27-10-03 Protests as Australia ships nuclear waste to France
Amid protests and under cover of darkness, Australia dispatched a load of used nuclear fuel to France early Monday in the first overseas shipment of Australian radioactive waste in two years.
A convoy of five trucks carrying 344 spent nuclear fuel rods crossed suburban Sydney under heavy police guard before dawn and loaded the waste aboard the French ship Fret Moselle, which quickly departed, officials said.
It was the first shipment of waste from Sydney's Lucas Heights nuclear reactor to reprocessing centers in France since January 2001.
Activists from the environmental group Greenpeace circled the Fret Moselle in inflatable boats to protest the shipment, but did not attempt to block the vessel, a spokesman for the group said.
"It was a bizarre event to be unfolding while most of Sydney slept," said Danny Kennedy.
"There were five large trucks with containers on the back of them, each of them containing caskets that hold the spent fuel rods from Lucas Heights," he said.
The convoy was protected by police and emergency vehicles, motorcycles and helicopters in a major security operation "probably bigger than anything Sydney's ever seen," Kennedy said.
The Fret Moselle left port shortly before dawn and Greenpeace said it was likely to spark further protests en route to France either through the Pacific or via the Indian Ocean.
Cogema, the French company taking delivery of the rods, said the shipment was expected to arrive at a reprocessing center in the French Atlantic town of La Hague in the first week of December.
Lucas Heights is Australia's only nuclear reactor and the government decided in 1997 to ship spent fuel rods from the research facility overseas for reprocessing by Cogema.
Under Australia's contract with Cogema, the French firm is to extract and retain enriched uranium and send intermediate-level radioactive waste back to Australia for long-term storage.
Greenpeace said due to technical problems in France, none of the spent fuel sent by Australia since 1997 has yet been reprocessed and Australian authorities have yet to develop a site to store returned waste.
The Australian Nuclear Science and Technology Organization (ANSTO), which manages Lucas Heights, said all necessary precautions had been taken to ensure the safety of Monday's shipment.
"This fuel that was transported had been in store waiting for transport for some time," said the organizations' executive director, Ron Cameron.
"The average age of that fuel was about 25 years old, so it's really quite old fuel," he said. "There is no risk to the Australian public."

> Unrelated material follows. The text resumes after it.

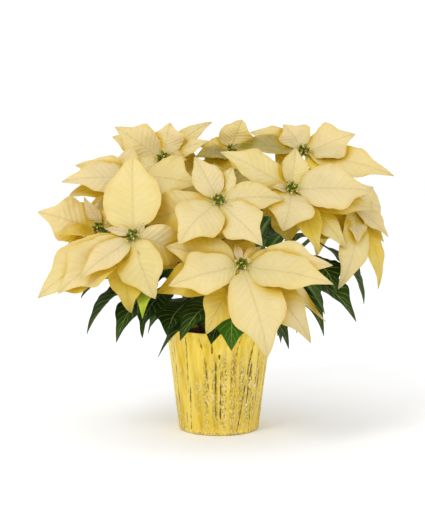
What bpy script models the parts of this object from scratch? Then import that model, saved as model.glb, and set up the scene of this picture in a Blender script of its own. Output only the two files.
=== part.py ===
"""A poinsettia in its pot: foil cover, grow pot, potting mix, three plants and their flower heads.

Metres, +Z up. The origin is the middle of the foil cover's flat bottom, and the front faces -Y.
"""

import math
import random

import bmesh
import bpy
from mathutils import Matrix, Vector
from mathutils.bvhtree import BVHTree

MM = 0.001
FULL_TURN = 2 * math.pi
GOLDEN_ANGLE = math.radians(137.5)
UP = Vector((0, 0, 1))

# Gap that touching solids keep between them, and how near two points are before they are one
SEAT_GAP = 0.3 * MM
WELD = 0.001 * MM
FLAT_ANGLE = math.radians(0.2)
FUSE_TRIES = 12
FUSE_TURN = math.radians(5)
NUDGE = 0.2 * MM

# Foil cover: a tapered cup with upright creases and a gathered, flared rim
COVER_BASE_RADIUS = 59.5 * MM
COVER_RIM_RADIUS = 79 * MM
COVER_HEIGHT = 155 * MM
COVER_WALL = 1 * MM
COVER_ROLL = 4 * MM
COVER_FLAT_RADIUS = COVER_BASE_RADIUS - 0.7 * COVER_ROLL
COVER_COLUMNS = 42
COVER_ROWS = 3
CREASE_DEPTH = 2.2 * MM
CREASE_WIDTH = math.radians(9)
CREASES = 13
CREASE_SLANT = math.radians(16)
CREASE_WANDER = 0.3
CREASE_STRENGTH = (0.5, 1)
GATHER_START = 0.86
GATHER_FLARE = 5 * MM
GATHER_DEPTH = 2.5 * MM
GATHERS = 12

# Grow pot: a plain tapered pot with a rolled lip, standing on the cover's bottom
POT_BASE_RADIUS = 50 * MM
POT_RIM_RADIUS = 67 * MM
POT_HEIGHT = 140 * MM
POT_WALL = 1.6 * MM
POT_FLOOR = 2 * MM
POT_LIP = 3 * MM
POT_LIP_HEIGHT = 12 * MM
POT_COLUMNS = 18
DRAIN_HOLES = 4
DRAIN_SIDES = 8
DRAIN_RADIUS = 5 * MM
DRAIN_CIRCLE = 32 * MM
SHARP_ANGLE = math.radians(30)

# Potting mix: fills the pot to below its rim, with a plain hole for each trunk
SOIL_BELOW_RIM = 10 * MM
SOIL_MOUND = 3 * MM
SOIL_LUMP = 1.5 * MM
SOIL_RINGS = 3

# Trunks and the stems that fork from them
TRUNK_RADIUS = 5.5 * MM
TRUNK_SIDES = 8
TRUNK_BURIED = 50 * MM
TRUNK_TOP = 158 * MM
TRUNK_FEET = ((-24, -14), (24, -16), (2, 27))
STEM_RADIUS_LOW = 3.6 * MM
STEM_RADIUS_HIGH = 2.6 * MM
STEM_POINTS = 5
STEM_SINK = 5 * MM
STEM_STAGGER = 1.1 * MM
STEM_RISE = 70 * MM
STEM_LEAN = 0.12
STEM_APPROACH = 0.35
STEM_STRAIGHT = 6 * MM

# Flower heads: the hub that the bracts grow from and the cluster of cups on it
HUB_RADIUS = 4.5 * MM
HUB_HEIGHT = 8 * MM
HUB_TAPER = 0.85
HUB_SIDES = 8
HUB_LEVELS = (2.1 * MM, 0.6 * MM, -0.9 * MM, -2.4 * MM)
ROOT_RADIUS = 2.7 * MM
ROOT_SPACING = math.radians(48)
ROOT_TURNS = tuple(math.radians(turn) for turn in (0, 12, -12, 24, -24, 36, -36, 48, -48, 60, -60))
CUP_RADIUS = 3 * MM
CUP_HEIGHT = 7.5 * MM
CUP_SIDES = 4
CUP_BELLY = 0.55
CUP_TAPER = 0.6
CUP_LIFT = (0.2, 0.6)
CUP_RING_RADIUS = 5.2 * MM
CUP_RING = 3
CUP_LEAN = math.radians(24)
GLAND_REACH = 1.8 * MM
PLATE_RADIUS = 7 * MM
PLATE_HEIGHT = 2 * MM
PLATE_FOOT = 0.7 * HUB_RADIUS

# Blades: bracts and leaves are the same folded, arched slab, cut to other outlines
BLADE_THICKNESS = 0.8 * MM
STALK_THICKNESS = 1.1 * MM
STALK_WIDTH = 2 * MM
STALK_SHARE = 0.12
TIP_WIDTH = 0.9 * MM
DROOP_TURN = 1.5
BRACT_STALK = 0.09
LEAF_STALK = 0.24
LOBE_FROM = 0.2
LOBE_AT = 0.6
LOBE_TO = 0.8
LOBE_GAIN = 1.4
BLADE_STATIONS = (0, 0.3, LOBE_AT, 1)
SMALL_STATIONS = (0.4, 1)
SMALL_BRACT = 26 * MM
BLADE_CLEARANCE = 0.5 * MM
ROOT = -1
OPEN_FROM = (ROOT, 0, 0.29)
BEND_STEP = math.radians(3)
BEND_STEPS = 14
SHORTENINGS = (1, 0.85, 0.7)

# Course of a blade's two inner curve points: share of its length along it and of its arch above it
PATH_NEAR = (0.28, 0.4)
PATH_FAR = (0.62, 1.6)

# Ranges that each blade's own arch, fold, twist in radians, waves and ripple are drawn from
ARCH_DRAW = (-0.02, 0.04)
FOLD_DRAW = (-0.08, 0.14)
TWIST_DRAW = (-0.35, 0.35)
WAVES_DRAW = (1.2, 2.2)
RIPPLE_DRAW = (0.04, 0.13)
RIPPLE_SKEW = 0.3

# Form of a blade: where it is widest, how fast it narrows, size of its side lobes, arch along its
# length and fold along its midrib
FORMS = {
    "oval": (0.75, 1.05, 0, 0.08, 0.16),
    "heart": (0.5, 0.8, 0, 0.05, 0.12),
    "lobed": (0.75, 1.05, 0.28, 0.08, 0.16),
    "drooping": (0.7, 0.95, 0.12, 0.16, 0.12),
    "narrow": (0.85, 1.1, 0, 0.05, 0.3),
    "leaf": (0.7, 1.0, 0.16, 0.12, 0.22),
}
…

In a statement, ANSTO said that the route of the Fret Moselle would not be published "in accordance with Australia's obligations under international conventions for the protection of the public and the safeguarding of nuclear materials."
Kennedy said there was unprecedented security surrounding the nuclear waste convoy and Port Botany, where the Fret Moselle docked just after midnight.
"There were 10 police launches protecting the vessel, including fast inflatable vessels with guys in black helmets and night-vision goggles ... racing around the water," he said.
"It is an obscene abuse of the public purse," he said.